22 juin 2018: Serbie – Suisse, l’aigle bicéphale
Les années avançant, Granit Xhaka a pris une autre dimension. Si à Arsenal tout n’est pas toujours rose pour lui, il est un joueur qui compte. Toujours titulaire, qu’importe son entraîneur. Et en 2018, il arrive à la Coupe du monde avec des ambitions: notamment celle de mener la Suisse au titre mondial.
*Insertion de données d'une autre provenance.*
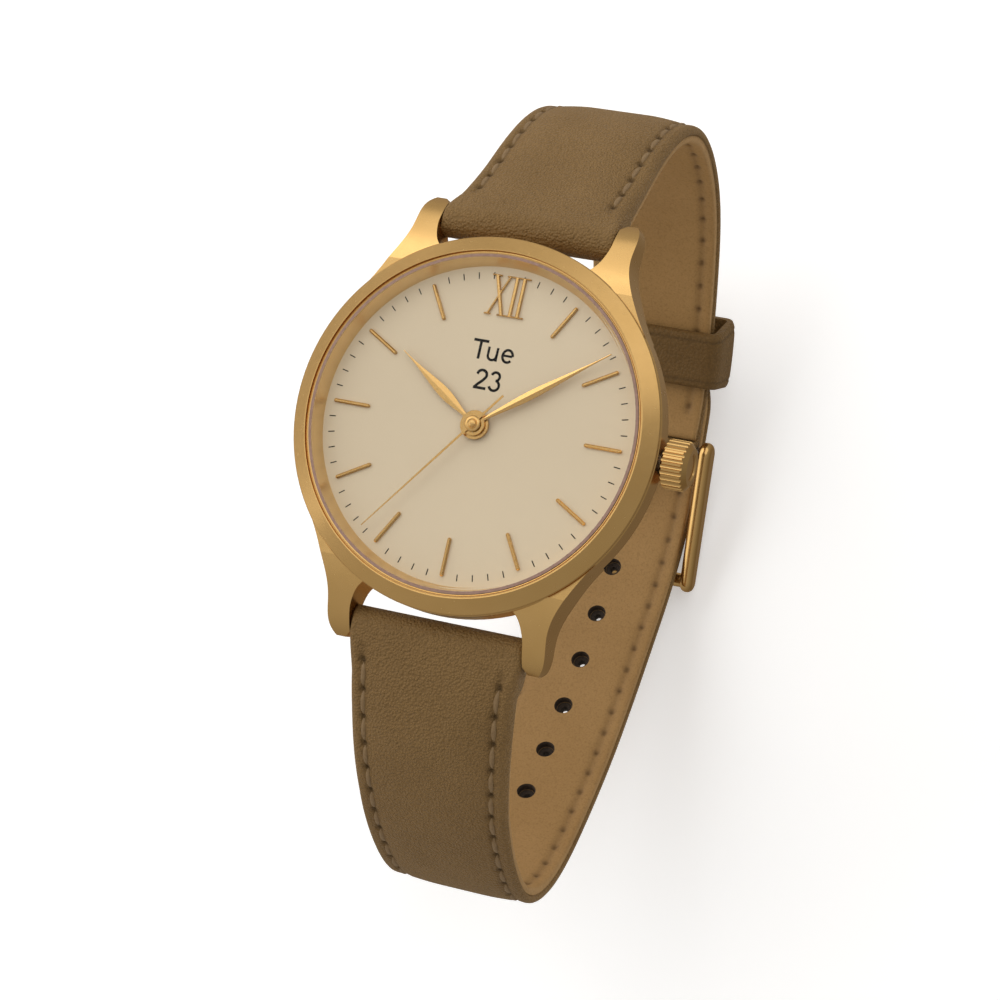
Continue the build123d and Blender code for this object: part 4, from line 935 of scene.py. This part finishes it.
FLOOR_Z = cad_box[0][2] - 0.0004
floor_mesh = bpy.data.meshes.new("floor")
floor_corners = [(x * FLOOR_HALF, y * FLOOR_HALF, FLOOR_Z) for x, y in ((-1, -1), (1, -1), (1, 1), (-1, 1))]
floor_mesh.from_pydata(floor_corners, [], [(0, 1, 2, 3)])
floor = bpy.data.objects.new("floor", floor_mesh)
bpy.context.scene.collection.objects.link(floor)
floor_look = Look("floor_paper", (0.95, 0.95, 0.95), 0.8)
floor_look.shader.inputs["Emission Color"].default_value = (1, 1, 1, 1)
floor_look.shader.inputs["Emission Strength"].default_value = FLOOR_GLOW
floor_tone = floor_look.noise(0.02, 2)
floor_look.colour(floor_look.ramp(floor_tone, (0.3, (0.945, 0.945, 0.945)), (0.7, (0.955, 0.955, 0.955))))
floor.data.materials.append(floor_look.material)
floor.visible_glossy = False


def lamp(name, towards, distance, size, share, rise):
    """A soft panel lamp that shines on the watch and gives the floor a share of white."""
    way = Vector(towards).normalized()
    data = bpy.data.lights.new(name, "AREA")
    data.shape = "RECTANGLE"
    data.size, data.size_y = size
    data.energy = share * math.pi**2 * distance**2 / rise
    made = bpy.data.objects.new(name, data)
    bpy.context.scene.collection.objects.link(made)
    made.location = LAMP_TARGET + way * distance
    made.rotation_mode = "QUATERNION"
    made.rotation_quaternion = (-way).to_track_quat("-Z", "Y")


for name, values in LAMPS.items():
    lamp(name, *values)

world = bpy.data.worlds.new("studio")
world.use_nodes = True
sky = world.node_tree
background = sky.nodes["Background"]
height = sky.nodes.new("ShaderNodeSeparateXYZ")
tint = sky.nodes.new("ShaderNodeValToRGB")
tint.color_ramp.elements.new(0.5)
for element, (position, colour) in zip(tint.color_ramp.elements, WORLD_TINTS):
    element.position = position
    element.color = colour
lifted = sky.nodes.new("ShaderNodeMapRange")
lifted.inputs["From Min"].default_value = -1.0
way = sky.nodes.new("ShaderNodeTexCoord")
side = sky.nodes.new("ShaderNodeVectorMath")
side.operation = "DOT_PRODUCT"
side.inputs[1].default_value = WORLD_SLOPE
brightness = sky.nodes.new("ShaderNodeMath")
brightness.operation = "ADD"
brightness.inputs[1].default_value = WORLD_BASE
sky.links.new(way.outputs["Generated"], side.inputs[0])
sky.links.new(way.outputs["Generated"], height.inputs[0])
sky.links.new(height.outputs["Z"], lifted.inputs["Value"])
sky.links.new(lifted.outputs["Result"], tint.inputs["Fac"])
sky.links.new(tint.outputs["Color"], background.inputs["Color"])
sky.links.new(side.outputs["Value"], brightness.inputs[0])
sky.links.new(brightness.outputs[0], background.inputs["Strength"])
bpy.context.scene.world = world
bpy.context.scene.view_settings.view_transform = "Standard"
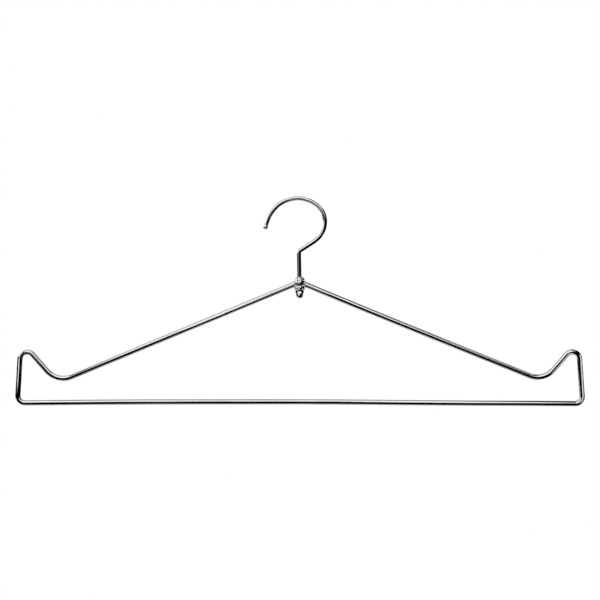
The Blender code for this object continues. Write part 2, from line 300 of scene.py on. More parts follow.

Lors du premier match de groupe, contre le Brésil, il est précieux pour résister à la pression auriverde. Arrive alors le deuxième, contre la Serbie et son public particulièrement hostile envers les joueurs d’origine kosovare, Granit Xhaka en tête. Alors quand celui-ci permet à la Suisse d’égaliser d’une magnifique frappe, il ne se prive pas de le leur rendre, avec une célébration langue tirée et aigle bicéphale. Elle sera reproduite après le 2-1 de Shaqiri dans les arrêts de jeu. Ce sont les tripes, le cœur et l’histoire personnelle qui parlent.
Ce ne sera d’ailleurs pas toujours bien compris. En Suisse, on fera à Xhaka & Cie des procès d’identité, mais cela aura eu le mérite de faire le ménage au sein de la communication de l’ASF, où le secrétaire général d’alors, Alex Miescher (lequel voulait priver de formation les binationaux), sera écarté.
Lors du dernier Mondial au Qatar, la Suisse et la Serbie s’affrontent à nouveau, et la Suisse en sort une nouvelle fois vainqueur (3-2), avec une fois de plus un grand Xhaka, malgré les nombreuses provocations auxquelles il a dû faire face sur le terrain. Il le rendra à une reprise, avec un geste obscène en direction du banc et dont il aurait pu se passer.
26 mars 2019: Suisse – Danemark, trop indispensable
C’est après la Coupe du monde 2018 que Vladimir Petkovic renouvelle ses troupes. Behrami, Gelson Fernandes ou Blerim Dzemaili ne font notamment plus partie des plans du sélectionneur. Celui-ci a un objectif: donner toutes les clés à Xhaka. Il lui donne déjà le brassard, profitant de l’absence de Lichtsteiner, et installe un système en 3-5-2 qui correspond parfaitement à son capitaine, qui se régale à organiser le jeu. La Suisse en profite pour se qualifier pour Final Four de la première Ligue des nations.
Viennent ensuite les qualifications pour l’Euro 2020. Après une victoire initiale en Géorgie, la Suisse reçoit le Danemark, autre favori du groupe, à Bâle. Tout se passe parfaitement et l’équipe nationale mène 3-0, Xhaka inscrivant notamment le deuxième but. À la 79e minute, Petkovic choisit de faire souffler son capitaine et le remplace par Djibril Sow.
Et là, tout part en éclats. La Suisse n’a plus de structure, ne parvient plus à garder le ballon et encaisse trois buts. Pas flatteur. Sauf, peut-être, pour souligner l’importance qu’a prise Xhaka dans le jeu suisse. Jamais cela n’avait paru aussi éloquent.
28 juin 2021: France – Suisse, pour l’éternité
Dans l’œil du cyclone, Granit Xhaka l’a presque toujours été. L’Euro 2021, alors que l’Europe n’est pas encore vraiment sortie de la pandémie, est tendu. Tout est prétexte à viser certains membres de l’équipe de Suisse, à commencer par Xhaka, coupable de s’être teint les cheveux en blond. Lui répondra sur le terrain, en étant un acteur majeur de la plus grande performance de l’histoire de l’équipe nationale.
En 8es de finale, contre le champion du monde français, Xhaka est plus que jamais à la baguette. C’est lui qui remotive ses troupes après que la France a inscrit le 3-1. C’est lui qui donne la passe décisive à Mario Gavranovic pour le 3-3. C’est lui qui harangue son groupe quand il le faut, le convaincant plus que jamais qu’il est meilleur que son adversaire, et ce malgré le carton jaune qui le privera de quart de finale contre l’Espagne. Et c’est lui, aussi, qui met en avant son sélectionneur Vladimir Petkovic après la qualification.
Le match d’une vie, qui devait donner espoir. Mais après l’Euro, Petkovic décide de partir. L’ASF nomme Murat Yakin, et entre les deux hommes, le courant a de la peine à passer. Mais dans le jeu, Xhaka, qui n’a sans doute jamais été aussi fort en carrière que ces deux dernières saisons, est intouchable. La Suisse a besoin de lui. Et pour encore un bon moment.